理由を聞かれたときの答えとして「どうしてかというと」の意味。(2)(3)のように理由がはっきり問われなくても使える。特に子供が口答えするときに「だって。。。もの/もん」という言い方で使う。大人も使うことがある。くだけた話しことば。

These explanations are a gold mine of information. They connect the term you looked up with other terms you may (or may not yet) know, including its more or less formal equivalents. They share how the term is being used in a slightly different way in the example sentences. They let you know whether the term is typically used by men or women, by old people or young people. And, among other things, they tell you whether the term is usually spoken or written.

Of course, understanding these explanations takes some effort, at least initially. くだけた話しことば is not exactly a word that pops up in novels much. And the Japanese words for parts of speech are not likely to occur in your favorite anime, either.

To get the most out of this book, then, you have to learn those. In doing so, I found this post of twenty words you need to know to use a Japanese-only dictionary helpful. I also found a section at the start of the book, which I initially skipped over, immensely useful. It contains all those parts of speech and gives examples of each one.

Fortunately, this struggle, such as it is, is both short-lived and totally worth it.

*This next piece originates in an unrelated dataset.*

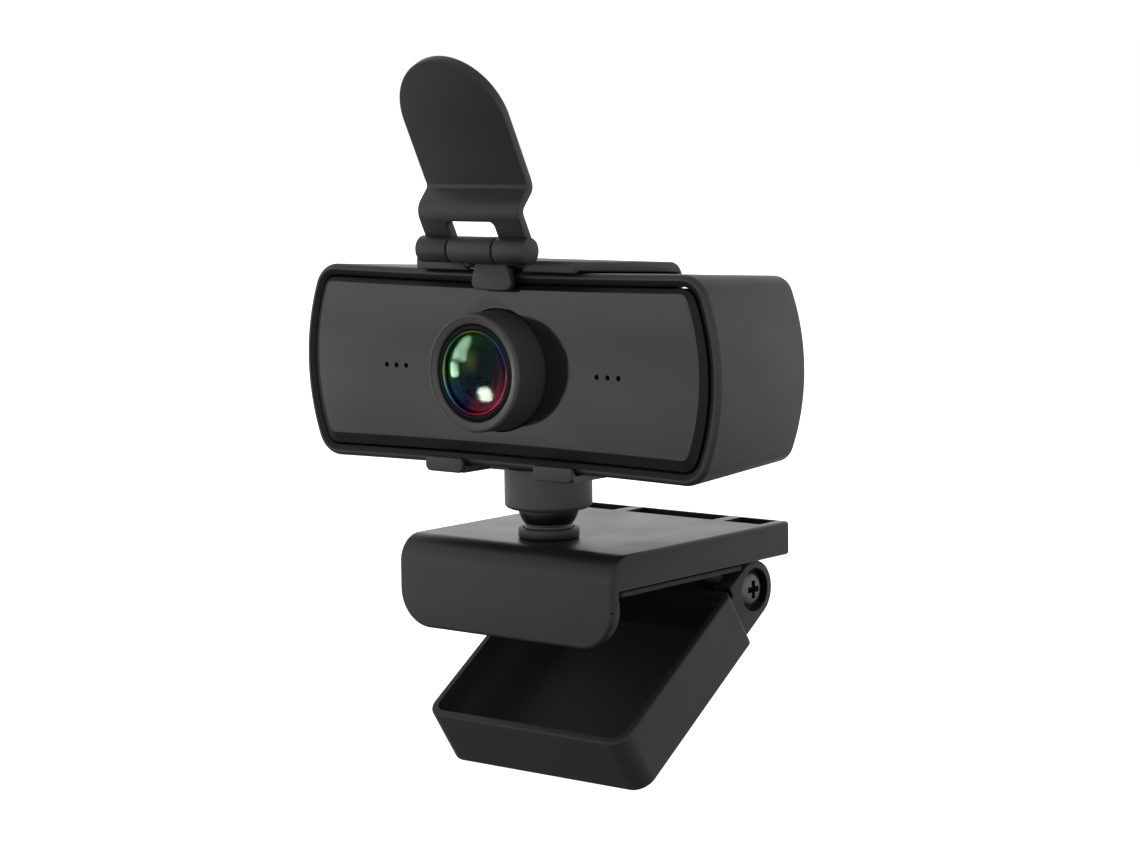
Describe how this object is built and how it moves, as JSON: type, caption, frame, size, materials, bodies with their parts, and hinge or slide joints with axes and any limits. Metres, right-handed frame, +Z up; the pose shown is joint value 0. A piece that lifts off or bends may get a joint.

In fact, the only way that the book can provide as much value as it does is by keeping everything in Japanese. That’s how it’s able to share so much information, and so many example sentences, over so many grammar points—all in one book.

This simply wouldn’t be possible if the authors had chosen to include English explanations—or English, Chinese, and Korean explanations—and it certainly wouldn’t have been possible if it included explanations in another language plus romaji.  That would have taken three volumes and it still wouldn’t have been as good.

It Gives Examples of What Not to Say (or Write)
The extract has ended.